Willy the Jeep has come home to a hero's welcome 36 years after leaving this central California town to go to war.

That was the year Stockton High School's last agriculture teacher Mitch Lewis had his brainstorm-"The Great Jeep Project."

From 1943 though 1945 students and faculty had a spirited savings-stamp and war-bond drive. They sold the stamps and bonds thougout the San Joaquin Valley and contributed their own lunch money and earnings from odd jobs to support the war effort. For every $900 raised the government credited the school with the purchase of a new jeep. By the end of the war Stockton High had bought a fleet of 275 jeeps.

A 2-inch by 2-inch plaque place on the dashboard of each one of the 275 small, rugged, all purpose World War II vehicles read:

"This jeep is one of a fleet presented to the United States Army by the students and faculty of Stockton High School, Stockton, Calif. Please report periodically the fate of this jeep and return the plaque at the end of the war."

"Thousands of letters were sent to our school from the battlefields of the Pacific and Europe by grateful GIs describing their exploits and adventures while riding in Stockton High jeeps," recalled Marian Jacobs. She was the editor in 1944 of "Guard and Tacke," the school paper.

"Several letters students sent in reply were returned marked, 'Missing In Action' or 'Killed In Action.'

As the years passed "The Great Jeep Project" was all but forgotten. The high school has converted into a junior high school in the early 1960s and two years ago old Stockton high was demolished.

What happened to the jeeps after the war was anybody's guess. Those marked with the plaques were shipped from an Army staging depot in Stockton to the war zone, the vast majority to the Pacific, a few to Europe.

But none of the jeeps ever came back to Stockton. Not until recently.

The odyssey of Stockton High School's jeep No. 151, now affectionately called Willy the Jeep by towns people, has been carefully decomented.

This jeep has shipped to the battlefields of Italy, where German troops captured it as a war prize. The Germans had held the jeep for a year when Canadian paratroopers liberated it in Holland.

The Canadians, noting the Stockton high plaque, turned the jeep over to American forces at the war's end. The jeep was shipped back to the United States and wound up at an army disposal auction in Texarkana, Texas.

A Texas farmer bought it and used it as a utility vehicle for 10 years until it stopped running.

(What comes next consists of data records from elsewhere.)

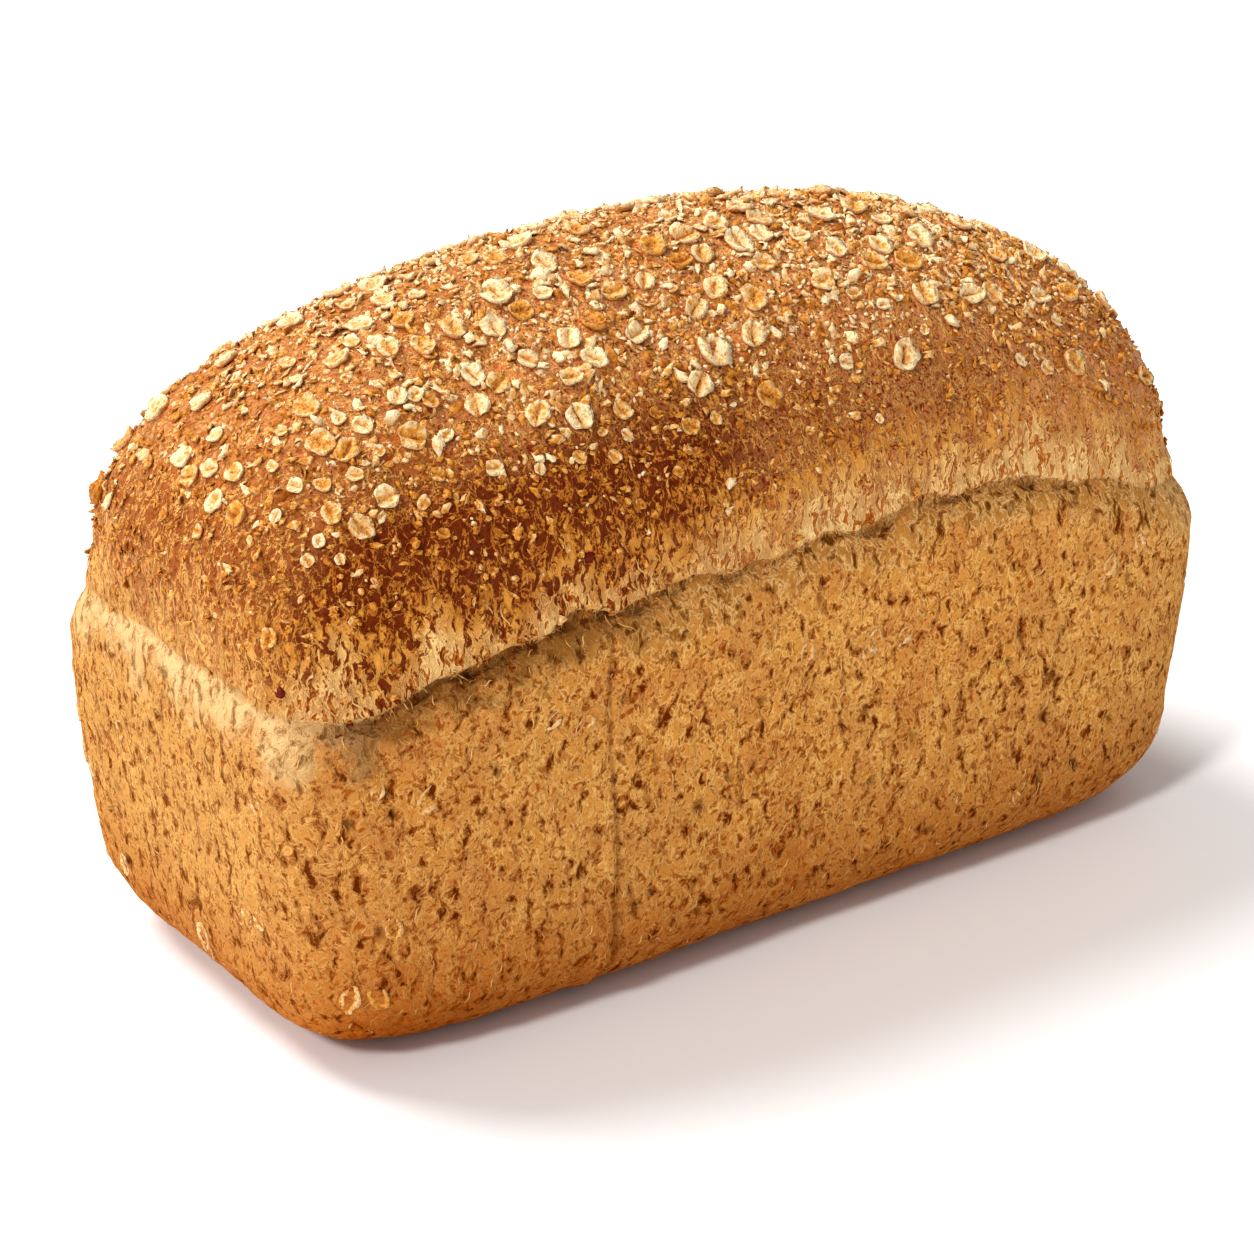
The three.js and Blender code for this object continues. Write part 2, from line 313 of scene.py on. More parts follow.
def relief(points, level, rise, ends):
    """How far the baked crust stands out from its plain form, in mm, and how deep each place is in a pore."""
    walls = smoothstep(level, BASE_EDGE - 0.5, BASE_EDGE + 0.3) * (1 - smoothstep(rise, -3, 1))
    crown = smoothstep(rise, 1, 9)
    torn = smoothstep(rise, -1, 3) * (1 - smoothstep(rise, 20, 34))

    lumps = 1.0 * field(points, 46) + 0.55 * field(points, 19, offset=7.3)
    dimples = field(points, 6.5, of=lambda p: noise.fractal(p, 1.0, 2.1, 3), offset=3.1)
    creases = field(
        points, (3.4, 3.4, 15), of=lambda p: noise.ridged_multi_fractal(p, 0.9, 2, 3, 1, 2), offset=5
    )
    out = lumps * mix(0.6, 1, crown) + dimples * mix(0.35, 0.3, crown) * (level > BASE_EDGE)
    out += torn * 0.55 * (creases - 0.9)

    cells = [noise.voronoi(p) for p in (points / np.array(PORE_SPACING)).tolist()]
    nearest = np.array([cell[0][0] for cell in cells])
    luck = np.array([noise.cell(cell[1][0] * 17.3) for cell in cells])
    pore_size = np.where(luck > 0.35, 0.12 + 0.22 * (luck - 0.35), 0.001)
    pore = (1 - smoothstep(nearest / pore_size, 0.45, 1.15)) * walls
    out -= PORE_DEPTH * pore

    pockets = np.maximum(field(points, (6, 6, 3.6), offset=11) + 0.1, 0)
    out -= side_share(points, ends) * hump(rise, -1.4, 2.2) * (0.7 + 3.6 * pockets)
    out -= 1.1 * ends * hump(rise, -0.3, 1.2) * (0.4 + 2 * pockets)
    return out, pore


def side_share(points, ends):
    """Where the crease is open: along the long sides, fading out before their far end."""
    return (1 - smoothstep(ends, 0.3, 0.8)) * (1 - smoothstep(points[:, 0], 62, 98))


def seam_groove(points):
    """How deep each place lies in the seam, from 0 to 1, and how proud the dough left of it stands, in mm."""
    wander = 0.9 * np.sin(points[:, 2] / 21) + 0.4 * np.sin(points[:, 2] / 6.5 + 1)
    across = points[:, 0] - SEAM_X - wander
    front = (points[:, 1] < -HALF_WIDTH * 0.5) * (1 - smoothstep(points[:, 2], 84, 92))
    groove = hump(across, 0, 0.7) * front * (1 - 0.3 * smoothstep(points[:, 2], 30, 60))
    step = 0.8 * front * hump(across, -2.4, 2.6) * (1 - smoothstep(points[:, 2], 20, 70))
    return groove, step


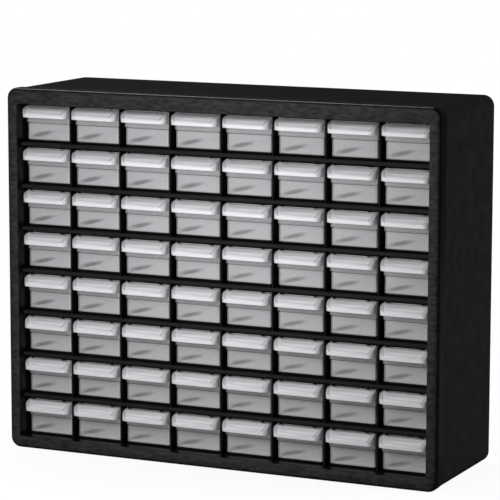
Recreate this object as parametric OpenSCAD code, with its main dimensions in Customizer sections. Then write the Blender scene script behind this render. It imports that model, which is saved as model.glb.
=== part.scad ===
// Parts bin cabinet: a moulded case with a grid of small clear drawers.
// Millimetres. X to the right, Y to the back, Z up. The origin is the middle of the base.

/* [Grid of cells] */
// Drawer columns
columns = 8; // [4:1:8]
// Drawer rows
rows = 8; // [4:1:8]
// Clear width of a cell, between two dividers
cell_w = 59; // [56:0.5:70]
// Clear height of a cell, from its floor to the rail above
cell_h = 42.8; // [38:0.2:50]
// Thickness of a divider panel
divider_t = 1.5; // [1.2:0.1:2.5]
// Thickness of a shelf plate
shelf_t = 2.2; // [1.6:0.1:3]
// Height of the rail along a shelf's front edge
rail_h = 4; // [3.5:0.5:6]
// Depth of that rail
rail_d = 4; // [3.5:0.5:5]
// Rail's front face behind the rim's front face
rail_setback = 10.5; // [9:0.5:12]
// Divider's front edge behind the rim's front face
divider_setback = 13; // [12.5:0.5:14]

/* [Case] */
// Depth of the cabinet over all
cabinet_d = 162; // [160:1:190]
// Wall of the case
case_wall = 2.5; // [2:0.1:3.5]
// Corner radius of the case, seen from the front
case_corner_r = 12; // [6:0.5:14]
// Rounding of the case's back edges
case_back_r = 3; // [1:0.5:3.5]
// How far the case lies inside the bezel's outline at the sides and the top
case_step = 0.8; // [0.4:0.1:1.5]
// Thickness of the ribs inside the case
rib_t = 2; // [1.6:0.2:3]
// Groove between the bezel's collar and the case
groove_w = 1; // [0.6:0.1:1.5]
// How far the case's tongue reaches into the collar
tongue_reach = 7; // [5:0.5:7]
// Length of the tongue's root behind the groove
tongue_root = 8; // [6:0.5:12]
// Thickness of the tongue
tongue_t = 2; // [1.6:0.1:2.6]

/* [Bezel] */
// Width of the rim at the sides
rim_side = 12.75; // [12:0.25:20]
// Height of the rim under the cells
rim_bottom = 13.5; // [12:0.5:20]
// Height of the rim over the cells
rim_top = 17.3; // [12:0.1:24]
// Depth of the bezel's collar
collar_d = 16.5; // [15.5:0.5:20]
// Wall of the bezel
bezel_wall = 2.5; // [2:0.1:3]
// Wall of the bezel's return round the opening
return_t = 2; // [1.6:0.1:2.5]
// Corner radius of the bezel seen from the front
bezel_corner_r = 11.5; // [8.5:0.5:12.5]
// Fillet round the front edge
bezel_fillet = 5; // [4:0.5:7.5]

/* [Stop tabs] */
// Width of a stop tab
tab_w = 3.6; // [3:0.2:5]
// Depth of a stop tab
tab_d = 2.5; // [2:0.1:3.4]
// How far a stop tab hangs under its rail
tab_h = 2.4; // [1.6:0.1:3]
// Distance of a tab from the middle of its cell
tab_offset = 19.4; // [14:0.2:22]

/* [Wall keyholes] */
// Distance of a keyhole from the cabinet's side
keyhole_inset = 50.8; // [30:0.2:80]
// Radius of the round part, which lets a screw head in
keyhole_head_r = 5; // [4:0.5:6]
// Radius of the narrow part, which holds the screw's shank
keyhole_slot_r = 2.5; // [2:0.25:3]
// Rise from the round part to the top of the narrow one
keyhole_rise = 11; // [9:0.5:13]

/* [Drawer] */
// Length of a drawer, from its lip to its back
drawer_l = 136.5; // [120:0.5:137]
// Wall of a drawer
drawer_wall = 1.5; // [1.2:0.1:1.8]
// Floor of a drawer
drawer_floor = 1.6; // [1.2:0.1:2.5]
// Chamfer along the drawer's upright edges
drawer_corner = 2.4; // [1.8:0.1:3]
// Chamfer along the drawer's lower edges
drawer_edge = 2; // [1.6:0.1:3]
// Height of the wider band round the top of the drawer
band_h = 18.7; // [17:0.1:22]
// How far the band stands out from the body
band_step = 0.9; // [0.5:0.1:1.2]
// How far the pull stands out from the drawer's front
pull_reach = 12.5; // [10:0.5:14]
// How far the pull's root lies under the drawer's rim
pull_root_drop = 0.8; // [0:0.1:1.5]
// How far out the pull's slope bends down
pull_bend = 9; // [6:0.5:9.5]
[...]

The jeep sat in a field near the Texas-Oklahoma border for years, forgotten.

Enter Don Maclellan, a Dallas carbuff.

"I happened to run across the jeep in 1963. It was half buried in the field, mired progressively deeper by years of rainstorms," explained Maclellan in a phone conversation.

It was only recently, however, upon removing several coats of paint from the dashboard, that he discovered that Stockton High School plaque.

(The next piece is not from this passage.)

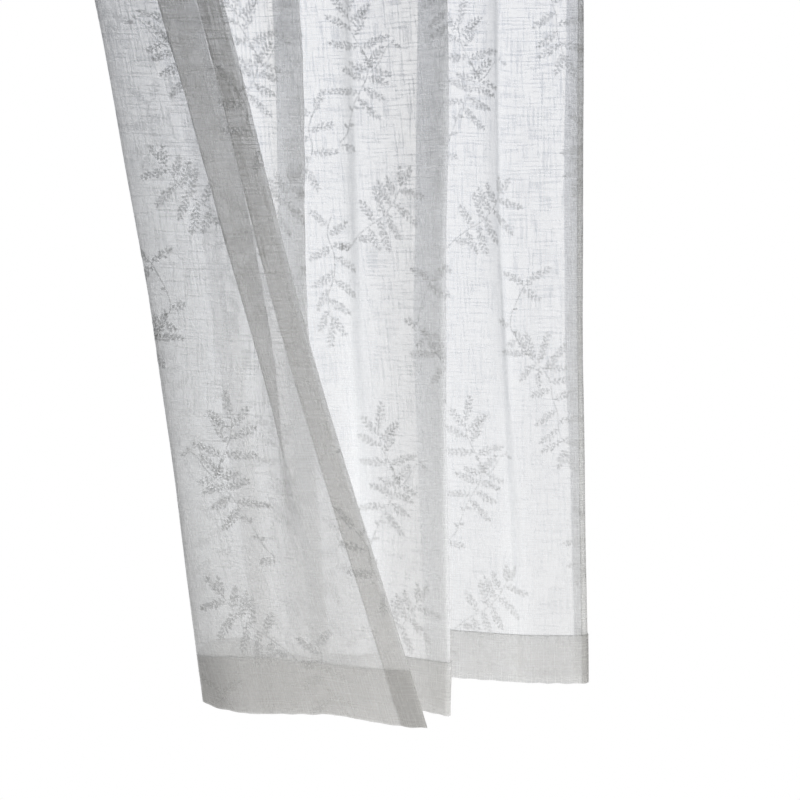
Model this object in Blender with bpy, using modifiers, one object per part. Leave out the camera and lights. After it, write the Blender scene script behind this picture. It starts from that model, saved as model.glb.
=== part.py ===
"""Sheer voile curtain, one cloth with turned hems, in the shape in which it hangs.

Metres, +Z up, -Y towards the viewer, +X to the viewer's right. The origin is the middle of the
top edge. The cloth starts at its free side edge, which is turned over to the front as a flap,
runs left behind itself round the left fold, and then right across the body to the far edge.
"""

import math

import bmesh
import bpy

# Driving sizes
CLOTH_LENGTH = 2.50
CLOTH_THICKNESS = 0.0012
HEM_THICKNESS = 0.0028
BOTTOM_HEM = 0.082
SIDE_HEM = 0.038
TOP_HEM = 0.040
HEM_STEP = 0.003  # the hem's ledge is worked out over this distance

# Drops below the top edge at which the fold table gives each fold's place
LEVELS = (0.00, 0.15, 0.40, 0.80, 1.40, 1.95, 2.50)

# One row for each fold, in order along the cloth's width.
# across: x at each level. depth: y at each level. soft: how much of the two runs beside the fold
# its bend takes, from 0, sharp, to 1, a plain wave. drop: how far the hem hangs there.
FOLDS = (
    # name, across, depth, soft, drop
    ("free_edge",
     (-0.490, -0.430, -0.365, -0.245, -0.067, 0.072, 0.239),
     (-0.030, -0.085, -0.095, -0.125, -0.170, -0.210, -0.250), 0.0, 2.476),
    ("flap_fold_front",
     (-0.475, -0.452, -0.425, -0.330, -0.167, -0.014, 0.145),
     (-0.036, -0.073, -0.105, -0.138, -0.180, -0.205, -0.235), 0.3, 2.475),
    ("flap_fold_back",
     (-0.460, -0.452, -0.390, -0.275, -0.101, 0.020, 0.030),
     (-0.036, -0.055, -0.078, -0.105, -0.150, -0.180, -0.222), 0.3, 2.474),
    ("left_fold_front",
     (-0.445, -0.463, -0.440, -0.378, -0.258, -0.160, -0.093),
     (-0.025, -0.035, -0.060, -0.088, -0.125, -0.168, -0.196), 0.6, 2.464),
    ("left_fold_back",
     (-0.425, -0.452, -0.430, -0.372, -0.255, -0.158, -0.090),
     (0.005, -0.005, -0.028, -0.052, -0.085, -0.120, -0.130), 0.4, 2.470),
    ("hidden_back_1",
     (-0.375, -0.370, -0.350, -0.300, -0.165, -0.085, -0.015),
     (0.051, 0.046, 0.030, 0.005, -0.030, -0.035, -0.035), 0.7, 2.485),
    ("hidden_front",
     (-0.300, -0.300, -0.280, -0.225, -0.105, -0.055, -0.010),
     (-0.051, -0.046, -0.050, -0.050, -0.082, -0.116, -0.126), 0.7, 2.490),
    ("hidden_back_2",
     (-0.225, -0.220, -0.190, -0.130, -0.050, -0.028, 0.020),
     (0.051, 0.046, 0.035, 0.000, -0.058, -0.066, -0.075), 0.7, 2.495),
    ("narrow_fold_front",
     (-0.150, -0.130, -0.090, -0.015, 0.056, 0.069, 0.105),
     (-0.051, -0.046, -0.050, -0.070, -0.090, -0.106, -0.120), 0.35, 2.500),
    ("narrow_fold_back",
     (-0.075, -0.068, -0.060, -0.044, -0.003, 0.016, 0.062),
     (0.051, 0.046, 0.030, -0.005, -0.040, -0.048, -0.052), 0.35, 2.500),
    ("left_crease_front",
     (0.000, 0.005, 0.020, 0.055, 0.108, 0.120, 0.140),
     (-0.051, -0.046, -0.045, -0.040, -0.052, -0.074, -0.086), 0.6, 2.500),
    ("left_crease_back",
     (0.070, 0.072, 0.080, 0.097, 0.130, 0.148, 0.170),
     (0.051, 0.046, 0.035, 0.000, -0.030, -0.048, -0.060), 0.6, 2.500),
    ("main_ridge",
     (0.140, 0.152, 0.180, 0.232, 0.273, 0.272, 0.281),
     (-0.051, -0.048, -0.055, -0.070, -0.095, -0.108, -0.123), 0.16, 2.501),
    ("main_ridge_back",
     (0.210, 0.210, 0.212, 0.218, 0.224, 0.216, 0.240),
     (0.051, 0.050, 0.055, 0.060, 0.068, 0.074, 0.082), 0.3, 2.496),
    ("right_crease_front",
     (0.280, 0.290, 0.310, 0.328, 0.344, 0.362, 0.390),
     (-0.051, -0.036, -0.010, 0.025, 0.048, 0.055, 0.066), 0.6, 2.503),
    ("right_crease_back",
     (0.350, 0.352, 0.356, 0.360, 0.359, 0.378, 0.412),
     (0.051, 0.050, 0.055, 0.060, 0.066, 0.074, 0.082), 0.6, 2.509),
    ("right_fold",
     (0.450, 0.470, 0.488, 0.498, 0.500, 0.506, 0.519),
     (-0.040, -0.025, 0.000, 0.030, 0.054, 0.060, 0.066), 0.5, 2.506),
    ("far_edge",
     (0.490, 0.483, 0.476, 0.474, 0.477, 0.487, 0.503),
     (0.000, 0.010, 0.026, 0.054, 0.076, 0.084, 0.092), 0.0, 2.494),
)

# Cells of the solid between one fold and the next, as shares of the run between them
RUN_SHARES = (0.16, 0.50, 0.84)
BODY_ROWS = 27
LEAST_CELL = 0.001
STEPS_IN_A_RUN = 16  # points worked out along each run before the cells are laid on it

VOILE_COLOUR = (0.86, 0.87, 0.88, 1.0)
VOILE_ROUGHNESS = 0.9


def smooth_value(values, drop):
    """A fold's value at any drop, on a smooth line through its values at LEVELS."""
    last = len(LEVELS) - 2
    k = min(sum(drop >= level for level in LEVELS[1:]), last)

    def slope(i):
        low, high = max(i - 1, 0), min(i + 1, len(LEVELS) - 1)
        return (values[high] - values[low]) / (LEVELS[high] - LEVELS[low])

    span = LEVELS[k + 1] - LEVELS[k]
    t = (drop - LEVELS[k]) / span
    start = (1 + 2 * t) * (1 - t) ** 2 * values[k] + t * (1 - t) ** 2 * span * slope(k)
    end = t * t * (3 - 2 * t) * values[k + 1] + t * t * (t - 1) * span * slope(k + 1)
    return start + end


def fold_corners(drop):
    """The folds' corners at a drop, as (x, y, hang), where hang scales the drop itself."""
    return [
        (smooth_value(across, drop), smooth_value(depth, drop), hang / CLOTH_LENGTH)
        for _, across, depth, _, hang in FOLDS
    ]


def between(a, b, share):
    return tuple(p + (q - p) * share for p, q in zip(a, b))


def section_at(position, corners):
    """A point of the cloth's section. position counts folds, so 2.5 is midway from fold 2 to 3."""
    k = min(int(position), len(corners) - 2)
    share = position - k
    near = k if share < 0.5 else k + 1
    bend = FOLDS[near][3] / 2
    away = abs(position - near)
    if away >= bend or near in (0, len(corners) - 1):
        return between(corners[k], corners[k + 1], share)
    entry = between(corners[near], corners[near - 1], bend)
    leave = between(corners[near], corners[near + 1], bend)
    turn = (position - near + bend) / (2 * bend)
    return between(
        between(entry, corners[near], turn), between(corners[near], leave, turn), turn
    )


def section_points(drop):
    """The cloth's section at a drop, with each point's distance from the free edge along it."""
    corners = fold_corners(drop)
    count = STEPS_IN_A_RUN * (len(corners) - 1)
    points = [section_at(i / STEPS_IN_A_RUN, corners) for i in range(count + 1)]
    along = [0.0]
    for a, b in zip(points, points[1:]):
        along.append(along[-1] + math.hypot(b[0] - a[0], b[1] - a[1]))
    return points, along


def point_along(points, along, distance):
    """The section's point at a distance from the free edge."""
    k = 0
    while k < len(along) - 2 and along[k + 1] < distance:
        k += 1
    return between(points[k], points[k + 1], (distance - along[k]) / (along[k + 1] - along[k]))


def column_distances(along):
    """Where the solid's columns lie: on each fold, between folds, and at both side hems."""
    width = along[-1]
    folds = along[::STEPS_IN_A_RUN]
    distances = list(folds)
    for start, end in zip(folds, folds[1:]):
        distances += [start + (end - start) * share for share in RUN_SHARES]
    distances += [SIDE_HEM, SIDE_HEM + HEM_STEP, width - SIDE_HEM - HEM_STEP, width - SIDE_HEM]
    distances.sort()
    for i in range(1, len(distances)):
        distances[i] = max(distances[i], distances[i - 1] + LEAST_CELL)
    return distances


def row_drops():
    """Drops of the solid's rows, with a close pair at each hem's sewn line."""
    body_top = TOP_HEM + HEM_STEP
    body_end = CLOTH_LENGTH - BOTTOM_HEM - HEM_STEP
    body = [body_top + (body_end - body_top) * i / BODY_ROWS for i in range(BODY_ROWS + 1)]
    hem_top = CLOTH_LENGTH - BOTTOM_HEM
    return [0.0, TOP_HEM] + body + [hem_top, (hem_top + CLOTH_LENGTH) / 2, CLOTH_LENGTH]


def in_hem(drop, distance, width):
    """True where the cloth is turned over on itself and so is thicker."""
    at_end = drop <= TOP_HEM or drop >= CLOTH_LENGTH - BOTTOM_HEM
    side = SIDE_HEM + HEM_STEP / 2
    return at_end or distance <= side or distance >= width - side


def curtain_mesh():
    """The cloth's middle surface, and the numbers of the points that lie in its hems."""
    mesh = bmesh.new()
    rows = []
    hem_points = []
    for drop in row_drops():
        points, along = section_points(drop)
        row = []
        for distance in column_distances(along):
            x, y, hang = point_along(points, along, distance)
            if in_hem(drop, distance, along[-1]):
                hem_points.append(len(mesh.verts))
            row.append(mesh.verts.new((x, y, -drop * hang)))
        rows.append(row)
    for upper, lower in zip(rows, rows[1:]):
        for i in range(len(upper) - 1):
            mesh.faces.new((upper[i], lower[i], lower[i + 1], upper[i + 1]))
    data = bpy.data.meshes.new("curtain_panel")
    mesh.to_mesh(data)
    mesh.free()
    return data, hem_points


def voile_material():
    material = bpy.data.materials.new("voile")
    material.use_nodes = True
    shader = material.node_tree.nodes["Principled BSDF"]
    shader.inputs["Base Color"].default_value = VOILE_COLOUR
    shader.inputs["Roughness"].default_value = VOILE_ROUGHNESS
    shader.inputs["Metallic"].default_value = 0.0
    return material


def curtain_panel(collection):
    """The one cloth: a sheet with a body thickness, and its hems thicker by their turns."""
    data, hem_points = curtain_mesh()
    panel = bpy.data.objects.new("curtain_panel", data)
    collection.objects.link(panel)
    hems = panel.vertex_groups.new(name="hems")
    hems.add(hem_points, 1.0, "REPLACE")
    sheet = panel.modifiers.new("cloth thickness", "SOLIDIFY")
    sheet.thickness = HEM_THICKNESS
    sheet.offset = 0.0
    sheet.vertex_group = "hems"
    sheet.thickness_vertex_group = CLOTH_THICKNESS / HEM_THICKNESS
    data.materials.append(voile_material())
    return panel


def main():
    for old in list(bpy.data.objects):
        bpy.data.objects.remove(old, do_unlink=True)
    collection = bpy.data.collections.new("voile_curtain")
    bpy.context.scene.collection.children.link(collection)
    curtain_panel(collection)


main()
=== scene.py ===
"""Sheer voile curtain: its looks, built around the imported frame.

Metres, +Z up, -Y towards the viewer. The cloth is one thin sheet laid on the solid's folds. Its
hems are turned from the same sheet, so that they show as three layers of it.
"""

import math

import bpy
import numpy as np
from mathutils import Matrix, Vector


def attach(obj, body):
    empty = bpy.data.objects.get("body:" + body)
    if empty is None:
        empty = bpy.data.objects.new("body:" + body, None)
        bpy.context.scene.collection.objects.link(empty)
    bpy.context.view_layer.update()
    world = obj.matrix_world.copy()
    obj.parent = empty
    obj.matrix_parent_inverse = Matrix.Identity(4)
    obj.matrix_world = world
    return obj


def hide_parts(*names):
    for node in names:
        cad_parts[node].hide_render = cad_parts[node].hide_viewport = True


# Sizes of the finished curtain
CLOTH_WIDTH = 1.45
CLOTH_LENGTH = 2.50
BOTTOM_HEM = 0.082
SIDE_HEM = 0.038
TOP_HEM = 0.040

# How deep the raw edge is tucked inside each hem. Where a tuck stops short of the hem's own fold,
# a paler line of two layers is left along it.
FREE_SIDE_TUCK = 0.032
FAR_SIDE_TUCK = 0.022
BOTTOM_TUCK = 0.080
TOP_TUCK = 0.038

# Threads crowd together on the pressed line where a hem's raw edge is turned in. In the free
# edge's hem they do so by only SIDE_PRESSING of it, and in the far edge's not at all.
PRESSED_WIDTH = 0.0012
PRESSED_CROWDING = 2.0
SIDE_PRESSING = 0.25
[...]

Maclellan's son, Don Jr., was critically injured in a traffic accident last year. To pay for medical bills, the Dallas man has been selling cars he had collected.

"I had 18 different offers from people wanting to buy the Jeep," said Maclellan picking up the story. "But in the back of my mind I knew I just had to contact that high school in California. I knew there had to be a lot of sentimental value for the jeep in Stockton."

Maclellan wrote a letter to the Stockton School Board. The letter had referred to Arch Brown, a former principal at the high school. Maclellan, when contacted by Brown, told the Stockton school official that a friend wanted to buy the jeep for $5,500. Others, he said, had offered more.

Brown told Maclellan the people of Stockton would match the $5,500. A story appeared in the Stockton Record about the jeep. Two brothers, third generation Stocktonians, World War II veterans and graduates of the war-years classes at the high school, clothiers Tom and Bob MacKeegan came forth immediately, wrote a check for the $5,500 and donated the car to the city.

Stockton High School's Jeep No. 151 was brought back to Stockton from Dallas, without charge, in a Red Ball Motor Freight truck - a company founded by soldiers who operated the famed World War II Red Ball Express for Gen. Patton in Europe.

The whole town turned out for Willy's homecoming. Alumni of Stockton High's classes of 1943, 1944 and 1945 walked behind the jeep in a parade through town that included several marching bands.

"Willy represents a chapter of the past many of us had all but forgotten over the years," said Don MacKeegan.

"For Stockton to have one of the jeeps is something really specially," added his brother Tom.